The Warren Court was deeply involved in cases surrounding race and civil rights during this time period. Bolling v. Sharpe in 1954 saw the Court hold that the Fifth Amendment guaranteed racial equality in DC public education. It was also during the Warren Court period in which Congress enacted legislation that sought to address racial discrimination and segregation through the Civil Rights Act of 1964 and the Voting Rights Act of 1965. However, the Court is most well known for its groundbreaking civil rights case Brown v. Board of Education, which essentially ended segregation in public schools. Scholars point to the racial context of the Warren Court as a major factor behind the decisions of individual justices in Mapp v. Ohio. Thomas Davies argues in the Northwestern University Journal of Criminal Law and Criminology that “the confluence of racist police abuse in Mapp and Monroe may have convinced Justice [Tom] Clark that it was past time to extend federal supervision to state criminal justice.”

Lewis Katz, at the Case Western University School of Law, sums up the fundamental outcome of Mapp v. Ohio as “the government must obey the law when enforcing it.” He argues that the impacts of Mapp are most felt in areas where law enforcement has the least restraint imposed upon them. The ruling of Mapp inherently standardized the ways in which law enforcement applied their practices to all Americans, no matter their ethnicity. Katz identifies this standardization as a way to curb unfair practices law enforcement officers used against minorities that they did not use against white people in America during this time. William Plouffe in the Encyclopedia of Race and Crime notes that the importance of Mapp v. Ohio was that it created constitutional standards for all law enforcement in all scenarios, regardless of the people involved.

In theory, Mapp v. Ohio essentially offered a solution to a system where differing practices of law enforcement based on the race of those involved are well documented. It was supposed to curb the impacts police practices had on the Black community across the United States and put an end to practices such as “arbitrarily stopping and detaining African-Americans, engaging in dragnet arrests of African-Americans, and, as in the Mapp case, entering homes without warrants,” Katz articulates. However, as we enter 60 years after the ruling, it is unclear as to whether the case has made the broad steps in terms of preventing racist policing practices it was intended on.
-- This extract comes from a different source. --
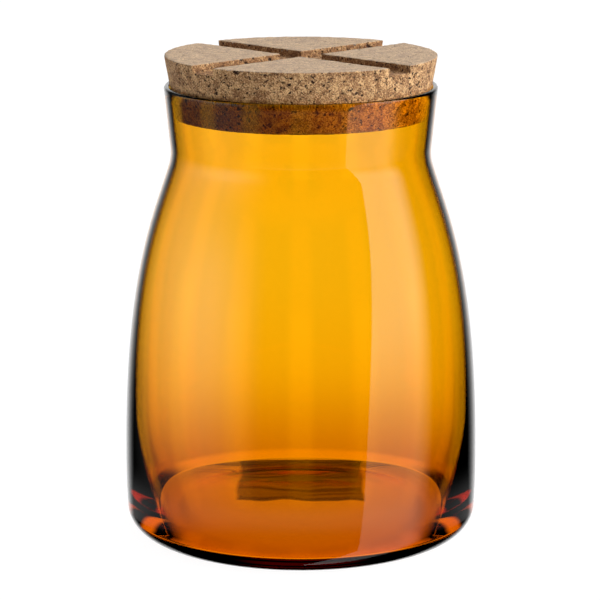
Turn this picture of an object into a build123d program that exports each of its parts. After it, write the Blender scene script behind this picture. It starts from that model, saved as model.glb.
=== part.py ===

Anders Walker in his piece “To Corral and Control” in the University of Richmond Law Review argues that the ruling of Mapp v. Ohio coincided with a severe increase in police corruption. “Not only did Mapp reduce arrests,” Walker claims, “but it also encouraged police to stretch the truth, telling more elaborate “stories” to bolster the arrests they did make.” Police officers used extremely questionable tactics such as “frisking” a suspect violently in order to cajole or force out any suspicious items and cause them to fall, therefore absolving the need for a warrant. Law enforcement officers also began to utilize the ruling in Terry v. Ohio only seven years after Mapp, which ruled that only “reasonable suspicion” was necessary for investigative stop instead of “probable cause,” to establish stoppage systems in “high crime areas,” which were predominantly minority municipalities.

Other Supreme Court cases decided in the aftermath of Mapp v. Ohio, even by the Warren Court, have limited the impact Mapp has had on both policing practices and race relations. Calandra v. United States in 1974 saw the Court hold that citizens could not seek to throw out illegally seized evidence when having to answer questions in front of a grand jury. In addition, Leon v. United States permitted deviation from the exclusionary rule if law enforcement used warrants that lacked probable cause. Refusal to suppress evidence from questionable or illegally obtained search and seizure methods continues to this day: in 2006, the Court refused to throw out evidence that was taken by police officers who had failed to knock or announce their presence when entering a private home.

These rulings weakened the original strength of Mapp v. Ohio and brought back questionable law enforcement tactics into the mainstream. It is also clear that Mapp may not have served as a deterrent to shady arrest practices but instead simply forced officers into changing their strategies in order to arrest. The New York Legal Services saw that following Mapp, locations for arrests generally shifted away from private rooms and to public spaces, meaning that officers have tried to seek other alternatives to arrests instead of attempting to attain a warrant. Policing organizations have also attempted to use political clout to scale back the limitations imposed on them by Mapp. For example, the NYPD pushed for state laws that authorized arrests in the case in which they had “reasonable grounds” or “cause” to believe that a crime had occurred.

Solutions to solve the unintended consequences of Mapp are plentiful and certainly mixed. Some legal scholars such as William T. Pizzi advocate for overturning the ruling altogether. He argues that, despite the intentions of the exclusionary rule and the relevance it had in context to the time of the decision, “the rule is based on an assumption which has proven dangerous over the years, namely, the belief that harsh mandatory punishments will deter undesirable social behaviors.” Other advocates or legislators have pushed back on certain practices by law enforcement by passing legislation banning “stop and frisk.” 

60 years after the ruling, Mapp v. Ohio’s long-term impacts remain unknown. Although its lasting repercussions are still debated and its legacy mixed, it is a showcase in how Supreme Court cases have direct repercussions on the daily lives of many US citizens.